§ **LISTED RECORDS**
******

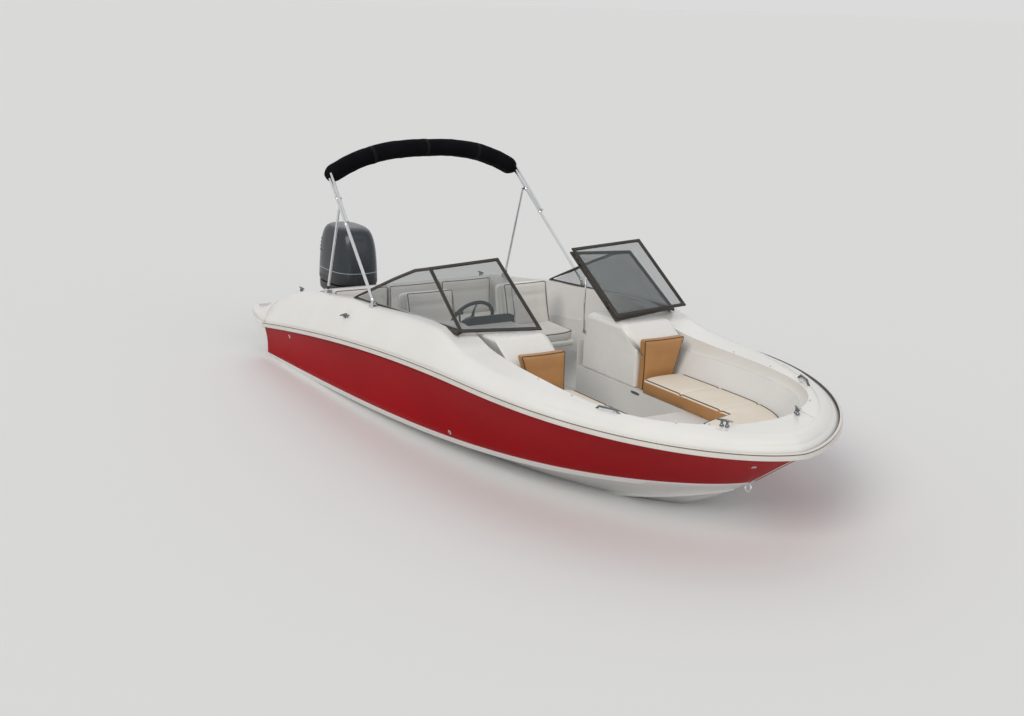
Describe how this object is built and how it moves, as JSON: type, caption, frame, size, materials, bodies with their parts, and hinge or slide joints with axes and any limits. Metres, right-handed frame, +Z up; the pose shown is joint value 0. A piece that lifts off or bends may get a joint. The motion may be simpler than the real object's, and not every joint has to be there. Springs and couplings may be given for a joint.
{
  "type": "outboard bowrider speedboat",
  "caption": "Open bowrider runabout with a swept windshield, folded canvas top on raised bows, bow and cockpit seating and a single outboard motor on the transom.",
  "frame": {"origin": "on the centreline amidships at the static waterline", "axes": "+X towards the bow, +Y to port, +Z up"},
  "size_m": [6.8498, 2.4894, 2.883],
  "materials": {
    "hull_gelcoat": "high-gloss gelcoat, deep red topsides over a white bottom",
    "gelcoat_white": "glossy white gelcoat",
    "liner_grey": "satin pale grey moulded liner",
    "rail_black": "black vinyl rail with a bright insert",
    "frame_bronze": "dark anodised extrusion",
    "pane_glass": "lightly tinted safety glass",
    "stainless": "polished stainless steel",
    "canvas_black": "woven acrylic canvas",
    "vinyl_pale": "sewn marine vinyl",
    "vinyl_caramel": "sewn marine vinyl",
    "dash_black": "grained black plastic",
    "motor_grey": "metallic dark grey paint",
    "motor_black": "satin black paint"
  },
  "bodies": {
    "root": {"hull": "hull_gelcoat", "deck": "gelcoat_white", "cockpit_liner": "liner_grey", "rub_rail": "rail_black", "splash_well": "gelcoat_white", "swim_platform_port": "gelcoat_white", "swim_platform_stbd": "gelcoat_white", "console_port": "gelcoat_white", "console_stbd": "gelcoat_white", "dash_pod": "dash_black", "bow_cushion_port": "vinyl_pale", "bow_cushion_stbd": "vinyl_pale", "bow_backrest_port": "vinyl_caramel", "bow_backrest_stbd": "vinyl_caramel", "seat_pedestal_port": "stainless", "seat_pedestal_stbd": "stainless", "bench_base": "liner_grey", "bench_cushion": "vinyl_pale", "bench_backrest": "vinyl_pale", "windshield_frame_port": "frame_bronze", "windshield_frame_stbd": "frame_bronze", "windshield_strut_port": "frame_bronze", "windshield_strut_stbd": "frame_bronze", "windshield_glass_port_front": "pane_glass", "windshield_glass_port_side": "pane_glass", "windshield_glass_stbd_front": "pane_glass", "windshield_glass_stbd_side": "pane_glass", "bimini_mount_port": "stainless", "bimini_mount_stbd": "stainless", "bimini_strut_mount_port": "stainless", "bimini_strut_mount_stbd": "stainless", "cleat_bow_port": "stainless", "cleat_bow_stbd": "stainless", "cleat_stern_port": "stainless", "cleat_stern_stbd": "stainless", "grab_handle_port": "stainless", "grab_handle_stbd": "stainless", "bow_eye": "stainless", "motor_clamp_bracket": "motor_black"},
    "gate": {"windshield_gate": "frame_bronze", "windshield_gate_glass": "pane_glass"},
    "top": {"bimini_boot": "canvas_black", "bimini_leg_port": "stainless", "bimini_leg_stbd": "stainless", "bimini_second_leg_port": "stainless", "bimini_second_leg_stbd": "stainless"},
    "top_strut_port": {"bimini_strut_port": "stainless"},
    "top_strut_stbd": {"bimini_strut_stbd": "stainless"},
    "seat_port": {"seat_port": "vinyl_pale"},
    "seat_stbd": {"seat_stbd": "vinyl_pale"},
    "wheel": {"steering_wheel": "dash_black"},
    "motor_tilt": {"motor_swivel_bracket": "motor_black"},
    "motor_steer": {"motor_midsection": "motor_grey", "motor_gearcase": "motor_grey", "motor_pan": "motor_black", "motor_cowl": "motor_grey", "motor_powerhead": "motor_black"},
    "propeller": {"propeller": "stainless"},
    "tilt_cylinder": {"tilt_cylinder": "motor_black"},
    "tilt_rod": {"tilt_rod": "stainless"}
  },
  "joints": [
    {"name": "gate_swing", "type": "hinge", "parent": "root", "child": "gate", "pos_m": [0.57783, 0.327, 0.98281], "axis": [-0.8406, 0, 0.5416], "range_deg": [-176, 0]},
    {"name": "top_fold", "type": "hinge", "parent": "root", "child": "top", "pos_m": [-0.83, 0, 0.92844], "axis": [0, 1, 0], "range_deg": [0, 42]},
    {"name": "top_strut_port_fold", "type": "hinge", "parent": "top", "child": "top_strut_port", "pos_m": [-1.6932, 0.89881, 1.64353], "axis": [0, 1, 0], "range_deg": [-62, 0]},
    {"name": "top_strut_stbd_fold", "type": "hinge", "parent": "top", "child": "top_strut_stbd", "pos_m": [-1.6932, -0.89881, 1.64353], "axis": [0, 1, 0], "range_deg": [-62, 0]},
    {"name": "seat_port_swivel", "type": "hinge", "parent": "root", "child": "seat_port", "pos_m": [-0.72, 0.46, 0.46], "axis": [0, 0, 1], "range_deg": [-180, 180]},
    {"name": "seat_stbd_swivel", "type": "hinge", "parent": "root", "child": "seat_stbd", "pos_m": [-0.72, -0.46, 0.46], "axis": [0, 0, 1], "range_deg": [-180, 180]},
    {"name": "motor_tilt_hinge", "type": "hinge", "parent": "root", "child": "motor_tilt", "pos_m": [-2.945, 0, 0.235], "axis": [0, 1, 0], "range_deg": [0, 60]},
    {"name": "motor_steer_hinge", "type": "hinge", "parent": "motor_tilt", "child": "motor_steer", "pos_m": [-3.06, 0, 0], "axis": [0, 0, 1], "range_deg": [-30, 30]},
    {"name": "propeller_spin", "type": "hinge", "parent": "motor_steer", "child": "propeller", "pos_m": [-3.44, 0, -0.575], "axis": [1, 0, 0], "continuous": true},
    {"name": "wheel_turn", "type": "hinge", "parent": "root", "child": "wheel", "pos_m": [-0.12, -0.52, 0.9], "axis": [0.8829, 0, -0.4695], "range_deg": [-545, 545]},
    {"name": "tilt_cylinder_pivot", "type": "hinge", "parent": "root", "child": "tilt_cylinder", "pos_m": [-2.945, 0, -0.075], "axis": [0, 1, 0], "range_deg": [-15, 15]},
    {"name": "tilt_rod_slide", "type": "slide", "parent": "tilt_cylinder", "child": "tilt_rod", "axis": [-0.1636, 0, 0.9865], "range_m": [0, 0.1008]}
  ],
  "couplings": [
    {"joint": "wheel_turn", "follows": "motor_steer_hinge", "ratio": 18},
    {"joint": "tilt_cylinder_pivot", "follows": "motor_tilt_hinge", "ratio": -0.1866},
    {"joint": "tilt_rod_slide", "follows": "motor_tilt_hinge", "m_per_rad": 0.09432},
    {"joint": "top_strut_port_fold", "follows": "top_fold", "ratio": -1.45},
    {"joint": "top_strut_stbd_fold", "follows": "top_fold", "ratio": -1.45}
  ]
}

******

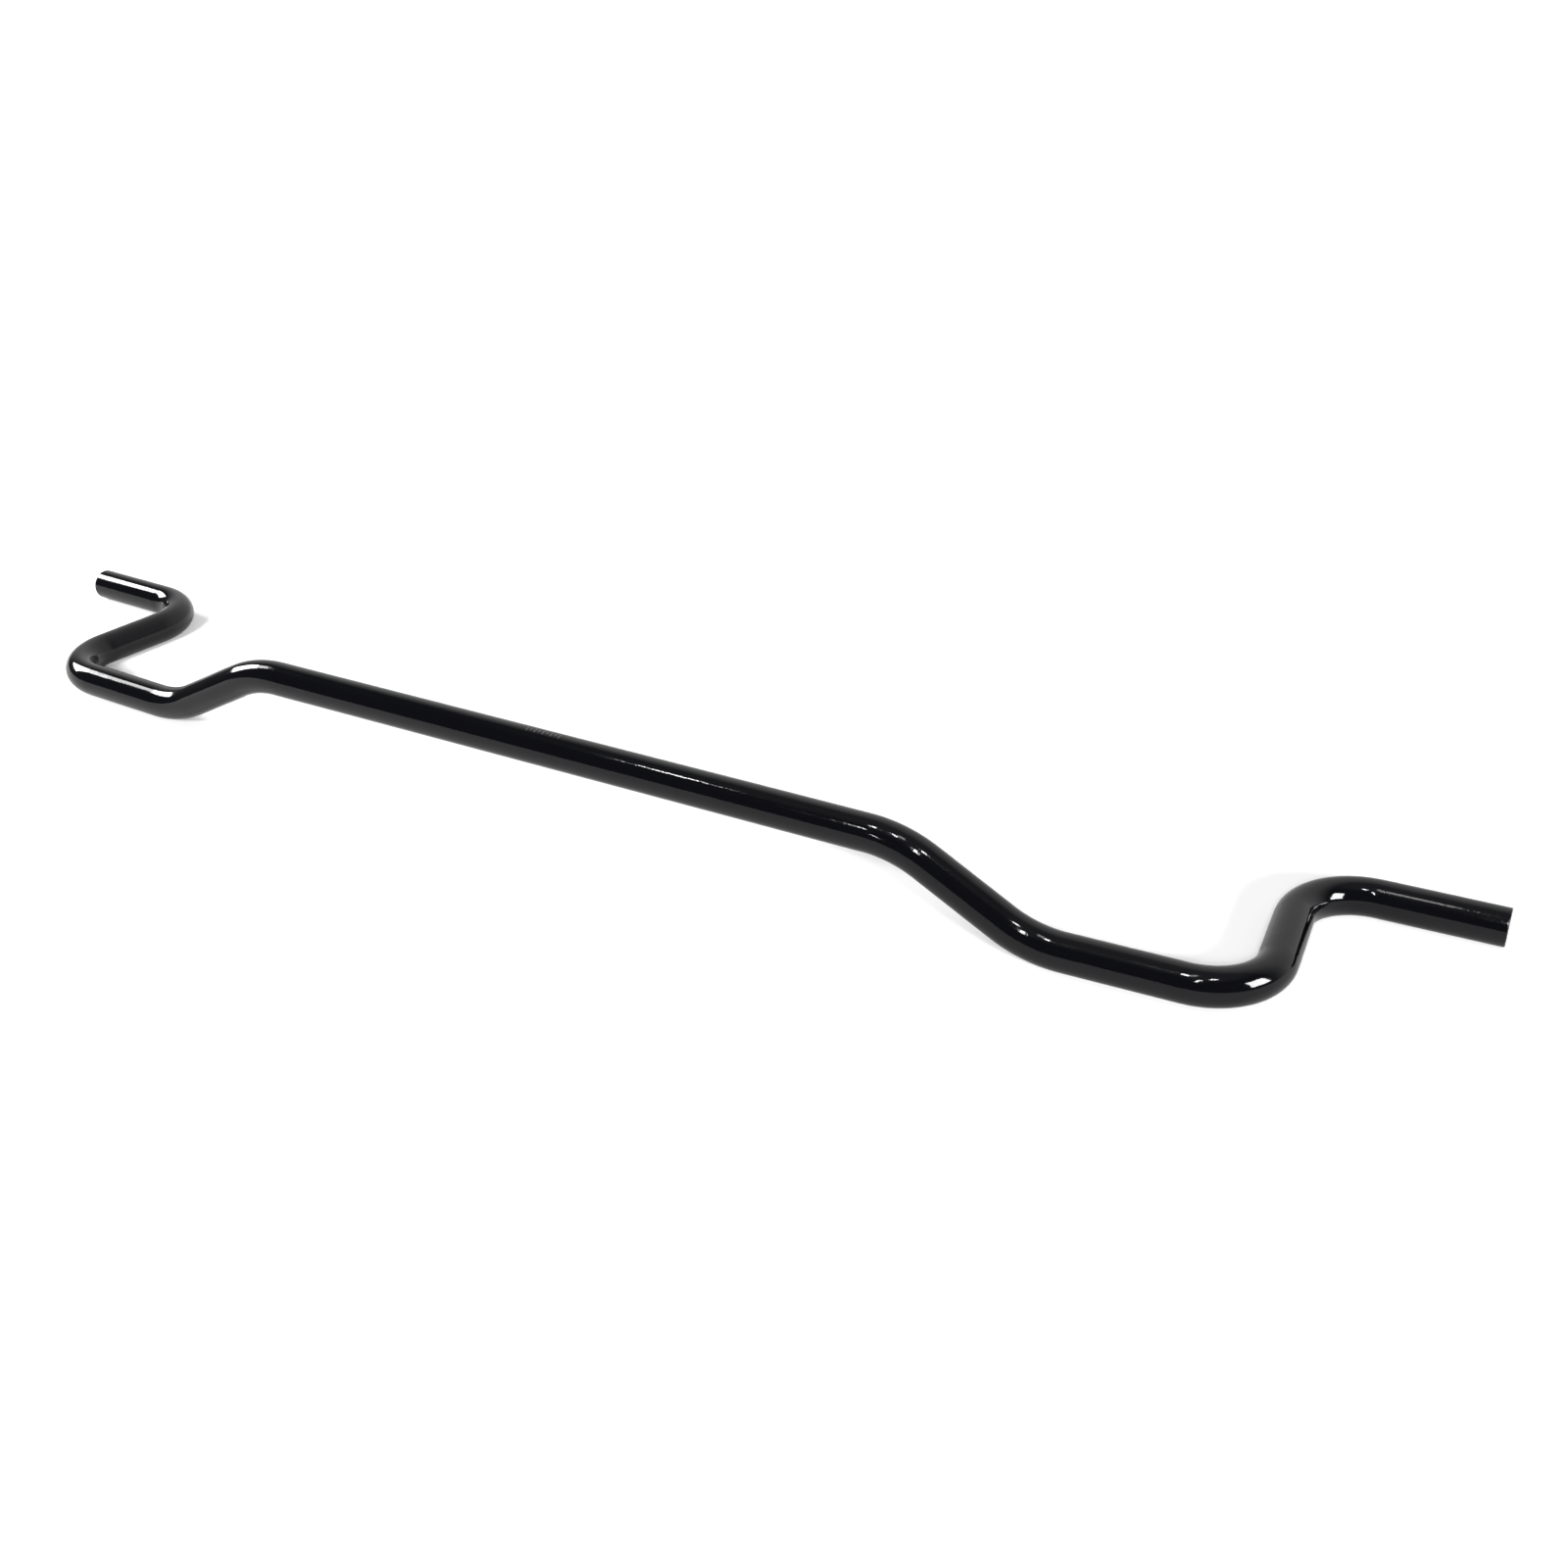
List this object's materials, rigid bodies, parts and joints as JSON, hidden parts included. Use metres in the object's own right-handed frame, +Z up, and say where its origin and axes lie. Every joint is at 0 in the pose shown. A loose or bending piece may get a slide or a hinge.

******

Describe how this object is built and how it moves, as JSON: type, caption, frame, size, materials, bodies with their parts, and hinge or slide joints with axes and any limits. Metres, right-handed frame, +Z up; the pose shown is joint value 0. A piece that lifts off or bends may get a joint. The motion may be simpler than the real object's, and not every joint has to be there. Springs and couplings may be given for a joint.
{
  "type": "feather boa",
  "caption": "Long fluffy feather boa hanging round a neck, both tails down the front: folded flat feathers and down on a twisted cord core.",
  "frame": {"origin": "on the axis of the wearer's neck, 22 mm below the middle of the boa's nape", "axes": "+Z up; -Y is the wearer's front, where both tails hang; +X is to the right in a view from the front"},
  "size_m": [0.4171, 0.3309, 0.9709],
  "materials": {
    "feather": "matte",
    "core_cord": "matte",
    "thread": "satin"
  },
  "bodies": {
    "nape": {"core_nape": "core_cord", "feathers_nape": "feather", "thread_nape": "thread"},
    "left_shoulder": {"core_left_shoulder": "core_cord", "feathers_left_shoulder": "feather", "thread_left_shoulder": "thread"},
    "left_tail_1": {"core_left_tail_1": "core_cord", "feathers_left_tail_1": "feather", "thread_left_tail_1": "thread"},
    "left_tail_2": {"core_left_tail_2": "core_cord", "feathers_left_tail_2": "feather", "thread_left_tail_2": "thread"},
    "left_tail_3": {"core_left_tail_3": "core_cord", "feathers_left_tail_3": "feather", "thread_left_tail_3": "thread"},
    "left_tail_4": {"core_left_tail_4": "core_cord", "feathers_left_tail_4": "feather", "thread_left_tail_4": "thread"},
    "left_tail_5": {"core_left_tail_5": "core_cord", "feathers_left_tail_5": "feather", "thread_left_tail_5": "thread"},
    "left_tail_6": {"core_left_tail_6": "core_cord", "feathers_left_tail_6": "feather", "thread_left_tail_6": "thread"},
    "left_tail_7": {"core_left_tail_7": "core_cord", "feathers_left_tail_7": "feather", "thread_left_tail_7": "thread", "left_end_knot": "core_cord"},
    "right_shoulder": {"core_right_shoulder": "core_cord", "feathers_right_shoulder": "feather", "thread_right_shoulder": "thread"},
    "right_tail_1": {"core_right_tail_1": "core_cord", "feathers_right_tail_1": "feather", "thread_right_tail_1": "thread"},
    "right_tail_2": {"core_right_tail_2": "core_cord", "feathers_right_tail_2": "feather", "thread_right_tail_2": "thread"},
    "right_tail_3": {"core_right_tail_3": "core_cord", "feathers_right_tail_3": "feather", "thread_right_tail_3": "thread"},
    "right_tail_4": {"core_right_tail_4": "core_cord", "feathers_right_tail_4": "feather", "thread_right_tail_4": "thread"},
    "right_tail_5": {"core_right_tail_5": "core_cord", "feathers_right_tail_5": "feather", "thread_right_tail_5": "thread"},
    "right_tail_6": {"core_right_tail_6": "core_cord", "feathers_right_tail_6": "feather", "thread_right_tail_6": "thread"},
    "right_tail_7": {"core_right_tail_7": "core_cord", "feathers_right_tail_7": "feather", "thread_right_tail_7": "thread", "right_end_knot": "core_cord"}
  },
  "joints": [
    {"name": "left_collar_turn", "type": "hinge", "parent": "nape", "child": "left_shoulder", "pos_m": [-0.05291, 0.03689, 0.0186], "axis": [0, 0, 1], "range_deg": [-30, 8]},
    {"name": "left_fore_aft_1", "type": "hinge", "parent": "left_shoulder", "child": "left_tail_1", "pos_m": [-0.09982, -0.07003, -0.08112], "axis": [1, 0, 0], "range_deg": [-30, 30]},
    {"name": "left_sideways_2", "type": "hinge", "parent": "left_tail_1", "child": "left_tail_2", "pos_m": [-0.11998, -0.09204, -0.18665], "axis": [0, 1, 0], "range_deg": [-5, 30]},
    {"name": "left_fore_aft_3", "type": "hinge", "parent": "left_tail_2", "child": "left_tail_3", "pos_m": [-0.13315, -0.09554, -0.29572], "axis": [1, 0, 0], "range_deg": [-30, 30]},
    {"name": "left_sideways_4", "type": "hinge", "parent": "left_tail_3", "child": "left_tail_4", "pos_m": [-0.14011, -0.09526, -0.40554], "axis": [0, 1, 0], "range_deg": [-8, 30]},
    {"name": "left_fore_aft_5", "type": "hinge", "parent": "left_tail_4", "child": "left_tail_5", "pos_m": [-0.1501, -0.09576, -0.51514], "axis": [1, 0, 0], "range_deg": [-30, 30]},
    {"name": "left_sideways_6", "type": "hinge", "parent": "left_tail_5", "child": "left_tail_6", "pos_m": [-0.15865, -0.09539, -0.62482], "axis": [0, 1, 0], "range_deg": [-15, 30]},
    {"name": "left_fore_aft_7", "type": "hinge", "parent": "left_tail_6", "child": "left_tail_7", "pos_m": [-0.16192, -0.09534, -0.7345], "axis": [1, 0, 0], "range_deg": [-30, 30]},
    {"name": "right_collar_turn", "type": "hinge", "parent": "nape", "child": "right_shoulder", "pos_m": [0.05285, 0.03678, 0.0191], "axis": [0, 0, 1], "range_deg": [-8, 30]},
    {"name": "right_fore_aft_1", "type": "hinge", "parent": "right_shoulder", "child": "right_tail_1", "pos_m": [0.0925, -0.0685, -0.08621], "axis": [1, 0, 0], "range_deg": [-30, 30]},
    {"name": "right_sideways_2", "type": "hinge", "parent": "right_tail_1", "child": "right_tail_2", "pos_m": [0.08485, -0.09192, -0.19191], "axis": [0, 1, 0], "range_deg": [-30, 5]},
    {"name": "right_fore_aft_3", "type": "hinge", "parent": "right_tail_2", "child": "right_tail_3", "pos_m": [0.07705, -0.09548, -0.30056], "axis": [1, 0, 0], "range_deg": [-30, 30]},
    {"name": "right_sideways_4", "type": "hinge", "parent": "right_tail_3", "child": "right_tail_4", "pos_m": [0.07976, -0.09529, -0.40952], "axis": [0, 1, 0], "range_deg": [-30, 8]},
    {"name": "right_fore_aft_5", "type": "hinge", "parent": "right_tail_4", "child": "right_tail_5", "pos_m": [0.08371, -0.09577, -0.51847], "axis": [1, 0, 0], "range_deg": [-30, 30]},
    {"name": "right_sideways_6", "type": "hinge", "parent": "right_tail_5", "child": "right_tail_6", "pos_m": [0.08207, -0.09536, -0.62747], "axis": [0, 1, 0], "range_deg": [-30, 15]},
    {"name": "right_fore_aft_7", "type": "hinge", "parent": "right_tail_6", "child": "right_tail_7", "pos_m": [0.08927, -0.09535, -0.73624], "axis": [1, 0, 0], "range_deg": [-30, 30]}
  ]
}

******

§ **PROBLEM TO SOLVE**
Above is a listing; report how many of its lines include the word "with", giving the number only.

§ **FINAL RESULT**
4